Another woman outside a blue-tiled mosque eyes a foreigner. Quickly she tucks her chin to her chest and stoops her shoulders trying it seems to bury herself deep inside her burqa. She steps forward, her hand outstretched. 

“I’m not a beggar, but I have no choice. I need food for my family,” says a voice from within. In the capital, ruled by Afghanistan’s hard–line Taliban religious army since 1996, women have been on the receiving end of most of the militia’s harsh Islamic edicts. They can’t work and are forbidden to leave their homes unless accompanied by a male relative. Taxi drivers routinely are beaten if their fare is a woman alone. 

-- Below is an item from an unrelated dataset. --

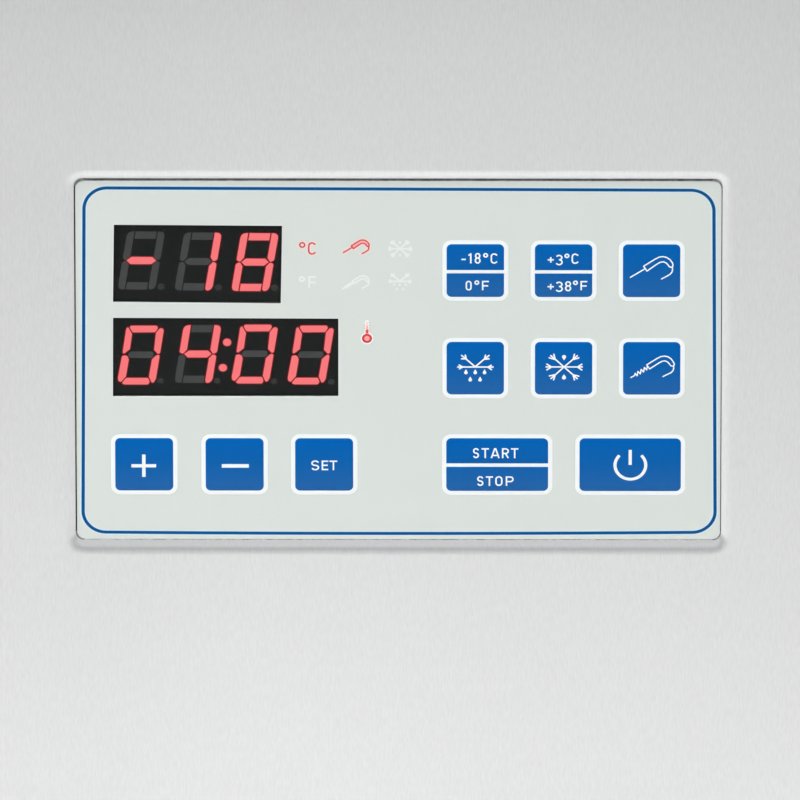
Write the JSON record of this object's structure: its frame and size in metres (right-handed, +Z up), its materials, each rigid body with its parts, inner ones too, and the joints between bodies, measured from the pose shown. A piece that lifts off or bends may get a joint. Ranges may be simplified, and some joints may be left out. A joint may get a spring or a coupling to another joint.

l Kabul, May 17, 1998: Aid workers in Taliban–controlled Afghanistan have reported a dramatic increase in the number of women committing suicide because they can no longer bear the country’s all–pervasive Islamic code.
In the worst cases, women have taken their own lives by swallowing caustic soda — an agonising and lingering death. In addition, the number of women admitted to mental hospitals with severe depression has more than doubled since the Taliban took control of Afghanistan’s capital, Kabul, 20 months ago and forbade women to work.

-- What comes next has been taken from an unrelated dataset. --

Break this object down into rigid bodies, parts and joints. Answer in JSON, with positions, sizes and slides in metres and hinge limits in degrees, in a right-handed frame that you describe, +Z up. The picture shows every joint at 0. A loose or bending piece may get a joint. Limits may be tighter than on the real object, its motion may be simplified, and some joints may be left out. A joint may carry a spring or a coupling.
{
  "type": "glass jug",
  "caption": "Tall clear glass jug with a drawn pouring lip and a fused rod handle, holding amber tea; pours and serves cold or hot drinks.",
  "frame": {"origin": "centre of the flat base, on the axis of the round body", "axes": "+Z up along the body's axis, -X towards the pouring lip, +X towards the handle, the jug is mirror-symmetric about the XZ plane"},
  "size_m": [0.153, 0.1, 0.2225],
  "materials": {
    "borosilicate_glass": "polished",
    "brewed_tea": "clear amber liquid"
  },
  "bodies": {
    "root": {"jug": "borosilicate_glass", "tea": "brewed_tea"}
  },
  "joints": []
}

There has also been a rise in domestic violence as frustration builds up in families, already in dire economic straits. And there are reports of prostitution among street children as young as eight or nine.
(Julian West, International News Electronic Telegraph, 
17 May 1998, Issue 1087)

l Islamabad (AFP): Pakistan has banned the importation of bones from neighbouring Afghanistan after reports that human remains were being sold as animal bones, officials said Thursday. An investigation has also been ordered into allegations suggesting the human bones were being brought into Pakistan in the guise of  animal remains, they said. 

The ban on import of all kinds of bones from Afghanistan will remain in force until the completion of the probe.  The Sunday New York Times reported this week that desperate Afghan children retrieved human bones from graveyards for export to Pakistan, where they were used for making cooking oil, soap and chicken feed. It quoted merchants in Kabul as saying the human remains were mixed with bones from dogs, cows, horses and donkeys and sold to middlemen who trucked them to Pakistan. 
(Published by The Frontier Post, Pakistan, January 17, 1997)

l All token humanitarian relief  assistance are under the control of the ‘government’ authorities. Distribution of relief supplies to pauperised widows and their families provides golden opportunities for the depraved fundamentalists to take pious advantage of the destitute ‘beneficiaries’. They begin with asking for bribes and then work their way to more carnal gratification, culminating in the prostitution of the miserable women.
(‘The Burst of the ‘Islamic government’ bubble in Afghanistan, RAWA publication No. 2, January 1997).

l ‘Chief Minister’ of Heart, Mullah Yar Mohammed, leading member of the Taliban, married with two women in a week. He also paid about Afghani 10,000,000 to his third wife’s father.